After stall practice, we headed back toward Twin Oaks to practice some landings on the small runway there. Before my travel break I'd had a good experience at McMinnville airport making a bunch of landings, but that airport is pretty huge compared to Twin Oaks (5420 ft. long and 150 ft. wide), so there's a lot of room to "screw up" in any direction in a small plane and still have usable pavement under you. There's plenty enough pavement at Twin Oaks, but the runway is a much smaller target, at 2465 ft. long and only 48 ft. wide. So, the challenges continue to present new opportunities to improve.

We'd gotten an early start (since I was early arriving and so was Kelly) and had lots of time scheduled, plus I was feeling good still, so we got quite a few landings in. My first one was - predictably - a mess. I was too fast, too high (out of trim) and had to try to slip into a crosswind landing the opposite direction from what I'm used to. But I got it on the runway. Betty, the owner of the air park and the airplanes I fly, told me later she saw that landing. I think she cringed as she watched. Luckily the rest of my landings were much better.

My take-offs are really coming together. I can keep it straight and fly it off the runway without unacceptable drift in the winds, I seem to have a feel for setting a crab angle, and I've found if I speak out loud and talk my way through the steps of departure and landing, I'm focused and tend to be on task. So, that's what I do.

The winds on the ground were not too bad, maybe five knots or so initially and they died off quite a bit later, and also shifted from a crosswind to a headwind. As a result, my first landing was on Runway 2, and the rest were on Runway 20 (the opposite direction) as the winds changed. After that first landing I already described, I started to do quite a bit better and with each one I was able to apply the little things I learned on each landing to the next one. I had a high approach and one low approach but was able to correct for them and get to the runway safely.

At some point during the landings we did, the whole process shifted from stressful to fun for me. I think I even said it out loud: "Wow, this is really fun!" Heh. Kelly laughed and said he was just glad to be back in the air, since the rainy weather was pretty terrible the previous week.

We landed at one point, and were coming close to the end of the already-long session. Kelly asked me how I was doing and if I wanted to do one more pattern circuit, and since I had plenty left in me and was making progress, I decided to do another one.

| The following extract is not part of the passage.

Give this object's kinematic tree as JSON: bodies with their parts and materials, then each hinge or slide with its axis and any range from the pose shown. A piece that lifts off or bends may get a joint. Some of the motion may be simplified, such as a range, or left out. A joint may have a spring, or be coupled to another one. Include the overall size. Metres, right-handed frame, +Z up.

By the time I completed the landing of the day and almost 1.9 hours of flying, I was feeling pretty good about my progress. Kelly said he really thought I'd had some breakthroughs in this lesson. I have another lesson scheduled for Tuesday afternoon, so we'll have to see if the weather will cooperate again. I'm looking forward to it. Kelly tells me he thinks I'm about ready to do my first solo (which consists of flying a few take-off and landing patterns on your own). I told him that with the past couple lessons I've starting to feel substantially more confident about my still-growing abilities. So, now that I have my medical certificate in hand and pretty much everything else required for the first solo, it sounds like it might be coming up sometime soon. Hard not to be nervous - and a little excited - about that.

1 comment:

  1. Man, am I glad your back and flying again! I was going through withdrawals as much as you!